2.) Du musst in den BIOS kommen, dafür gibt es immer eine Taste, welche dir beim Starten des PCs angezeigt wird. Meist [Entf], [F12] oder [F2]. Kann von PC zu PC variieren.

Danach müsstest du die Bootreihenfolge ändern. Wie du zu diesem Menü kommst, ist von BIOS zu BIOS wieder verschieden.
Der Weg ist aber meistens sehr eindeutig und das Menü sehr gut beschriftet.

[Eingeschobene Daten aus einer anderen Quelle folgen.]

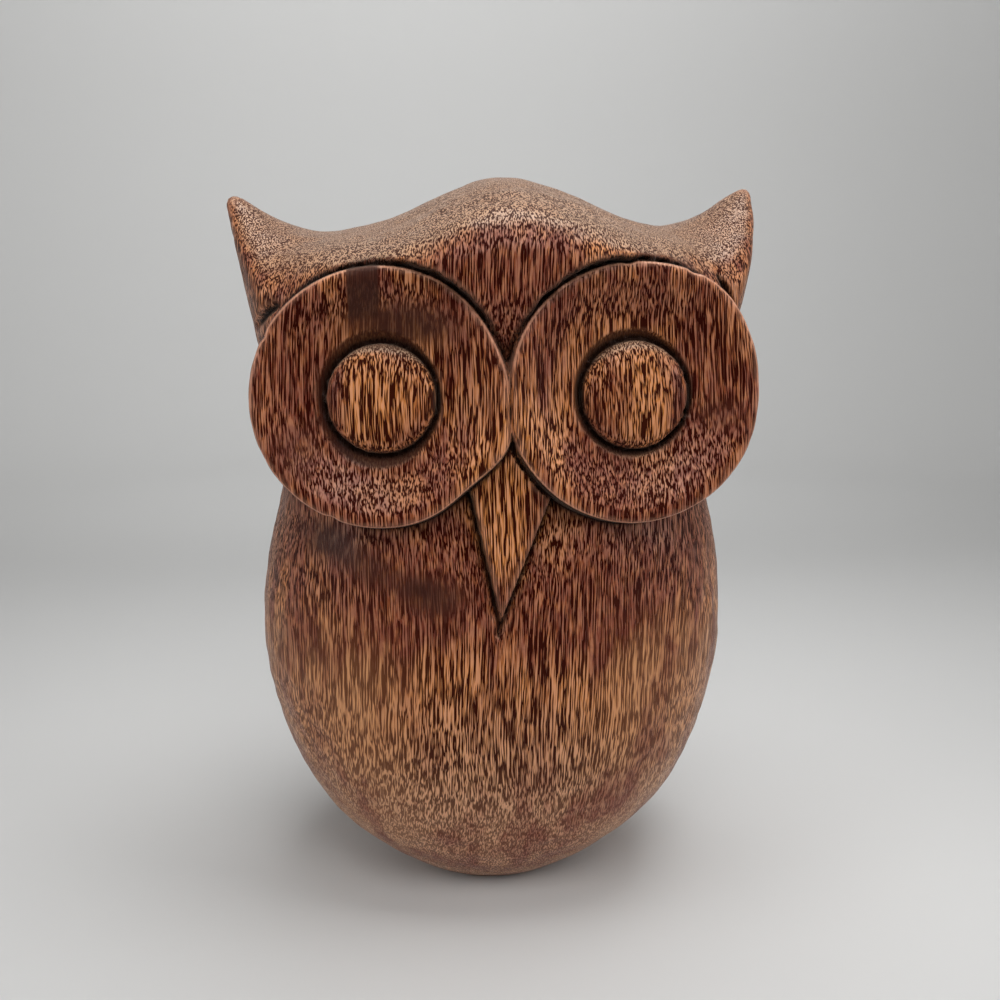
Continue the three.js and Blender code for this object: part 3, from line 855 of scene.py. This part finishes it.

Wenn du dann dort angekommen bist, musst du den USB-Stick höher stufen als die Festplatte oder das DVD-Laufwerk.


----------



## pman79 (3. Januar 2013)

Hallo, habe eine Original win7 dvd da und die alles mit einem anderen laptop auf den stick kopiert. Habe nun alles gemacht, der stick wird im BIOS auch erkannt, habe ihn an erster Stelle beim booten gesetzt, aber er läuft wieder durch bis root@localhost


----------



## ComFreek (3. Januar 2013)

Hast du einfach alle Datien mit dem Windows Explorer auf den Stick kopiert?
So kann das natürlich nicht funktionieren.

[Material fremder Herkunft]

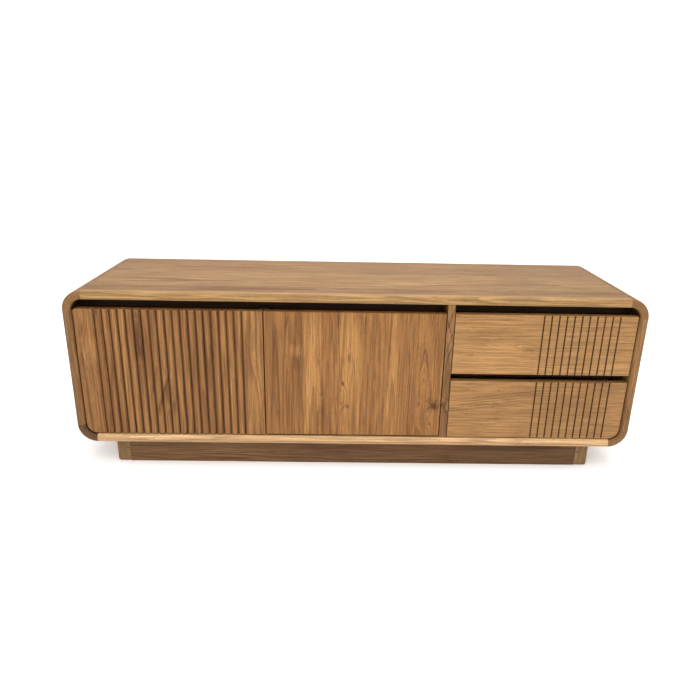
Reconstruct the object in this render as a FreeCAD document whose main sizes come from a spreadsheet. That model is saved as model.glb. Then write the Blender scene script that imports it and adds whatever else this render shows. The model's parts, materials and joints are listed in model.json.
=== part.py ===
import FreeCAD, Part
import math
import os
import re

import Sketcher

# Media cabinet: a rounded box shell on a pegged plinth, with two inset doors on
# concealed four-bar hinges and two drawers on ball-bearing runners.
# Frame: +Z up, +X to the right seen from the front, front towards -Y. The origin is
# on the floor, under the middle of the shell.  Millimetres.

SIZES = {
    # shell
    "shell_width": 1600,
    "shell_depth": 450,
    "shell_height": 450,
    "wall": 24,
    "corner_radius": 55,
    "front_arris": 9,
    "back_arris": 4,
    "spline_thickness": 6,
    "spline_width": 20,
    "spline_stop": 40,
    "overrun": 1,
    # divider between the door bay and the drawer bay
    "divider_offset": 256,
    "divider_thickness": 20,
    "divider_housing": 6,
    # doors and drawer fronts
    "front_setback": 7,
    "front_thickness": 20,
    "front_arris_small": 1.5,
    "side_gap": 2.5,
    "finger_gap": 26,
    "door_meeting_offset": 259,
    "door_meeting_gap": 3,
    "left_door_foot_gap": 3,
    "right_door_foot_gap": 5.5,
    "corner_ease": 0.5,
    "corner_clearance": 0.8,
    "door_top_corner_radius": 9,
    "rib_pitch": 21.07,
    "rib_groove_width": 9.5,
    "rib_groove_depth": 8,
    "rib_shoulder_radius": 2.8,
    "rib_first_offset": 55.8,
    "drawer_foot_gap": 2.5,
    "drawer_gap": 22,
    "drawer_front_step": 1.5,
    "reed_pitch": 21.05,
    "reed_width": 4.4,
    "reed_depth": 4,
    "reed_first_offset": 244.5,
    # drawer boxes
    "box_side_thickness": 12,
    "box_bottom_thickness": 6,
    "box_bottom_raise": 10,
    "box_groove_depth": 4,
    "box_housing": 8,
    "box_foot_gap": 15,
    "box_head_gap": 27,
    "box_back_gap": 5,
    # runners
    "runner_width": 12.7,
    "runner_height": 45,
    "runner_length": 350,
    "runner_front_gap": 4,
    "runner_gauge": 1.2,
    "runner_clearance": 0.3,
    "runner_fixed_lip": 9,
    "runner_middle_start": 2.6,
    "runner_middle_lip": 9.5,
    "runner_inner_lip": 5.4,
    "runner_nest": 3,
    "runner_screw_gap": 10,
    # rails behind the fronts
    "rail_thickness": 20,
    "top_rail_setback": 65,
    "door_rail_bearing": 19,
    "drawer_rail_bearing": 9,
    "mid_rail_setback": 47,
    "mid_rail_height": 20,
    # back
    "back_thickness": 10,
    "back_setback": 12,
    "batten": 18,
    "outlet_radius": 30,
    "outlet_height": 95,
    "outlet_spacing": 520,
    # shelf
    "shelf_thickness": 20,
    "shelf_height": 190,
    "shelf_front_gap": 60,
    "shelf_back_gap": 25,
    "shelf_end_gap": 1,
    "shelf_notch_width": 80,
    "shelf_notch_depth": 25,
    "pin_radius": 2.5,
    "pin_length": 18,
    "pin_sink": 9,
    "pin_inset": 50,
    # plinth
    "plinth_height": 80,
    "plinth_setback": 35,
    "plinth_side_setback": 94,
    "post": 40,
    "post_round": 8,
    "plinth_rail_thickness": 24,
    "plinth_rail_setback": 2,
    "plinth_rail_lift": 1,
    "tenon_length": 20,
    "tenon_thickness": 8,
    "tenon_margin": 15,
    "brace_lift": 20,
    "brace_tenon": 8,
    "peg_radius": 2.5,
    "peg_inset": 33,
    "front_peg_drop": 35,
    "side_peg_drop": 45,
    "peg_length": 22,
    "cleat": 20,
    "cleat_end_gap": 25,
    # screws
    "screw_radius": 2,
    "screw_head_radius": 4,
    "screw_head_depth": 2.4,
    "long_screw": 35,
    "back_screw": 25,
    "short_screw": 14,
    # concealed hinges: the door turns about a line in front of its own corner
    "hinge_corner_gap": 7,
    "pivot_outset": 1,
    "cup_radius": 17.5,
    "cup_depth": 12.5,
    "cup_gauge": 0.8,
    "cup_edge_distance": 21.5,
    "cup_flange_height": 54,
    "cup_flange_gauge": 1.4,
    "cup_screw_spacing": 45,
    "cup_pin_across": 29,
    "cup_pin_back": 16,
    "hinge_link": 32,
    "hinge_link_angle": 62,
    "hinge_pin_radius": 1.5,
    "hinge_pin_clearance": 0.05,
    "open_pivot_clearance": 0.3,
    "link_end_radius": 3,
    "link_gauge": 3,
    "link_gap": 0.3,
    "cheek_inner": 4.5,
    "cheek_outer": 6,
    "cheek_end_radius": 4.6,
    "plate_gauge": 3,
    "plate_start": 44,
    "plate_length": 36,
    "plate_height": 48,
    "plate_screw_spacing": 32,
    "arm_rise": 9,
    "arm_web": 1.6,
    "arm_shoulder": 12,
    "link_pin_end": 0.4,
    # magnetic catch
    "catch_width": 26,
    "catch_height": 22,
    "catch_raise": 1,
    "catch_gap": 0.5,
    "catch_slit_width": 3,
    "catch_slit_depth": 12,
    "catch_plate_gauge": 1,
    "catch_plate_width": 16,
    "catch_plate_height": 14,
    "catch_plate_drop": 2,
    "catch_plate_inset": 3,
}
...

Einen bootbaren USB-Stick von einer DVD zu erstellen habe ist bei mir noch nie vorgekommen.
Deshalb kann ich nur einen Vorschlag machen, wie es funktionieren könnte:


Lade dir CDBurnerXP auf deinem anderen Notebook herunter, installier und starte es:
Wähle "Medium kopieren oder speichern" aus.
Bei "Ziel" deine Festplatte auswählen und irgendeinen Speicherort angeben (merken!). Evtl. bei Quelle noch das richtige DVD-Laufwerk auswählen, sofern du mehrere hast. Bei Dateityp "ISO" auswählen.


Nun lädst du dir auch noch ISO to USB herunter, installierst und startest es:
Wähle die ISO-Datei aus, die du eben erstellt hast.
Aktiviere unbedingt das Häcken bei "Bootable, only supports...."
Wähle deinen USB-Stick aus. Achtung: Alle Daten werden überschrieben. Aus Erfahrung würde ich lieber alle anderen USB-Sticks temporär entfernen und den Laufwerksbezeichner doppelt überprüfen!


Versuche es nun erneut bei deinem Netbook

Ich weiß nicht, wie es bei Windows 7 war, aber bei Windows 8 gibt es beim Setup die Möglichkeit, einen bootbaren USB-Stick zu erstellen. Dies könntest du auch noch testen, falls oberes nicht funktioniert.


----------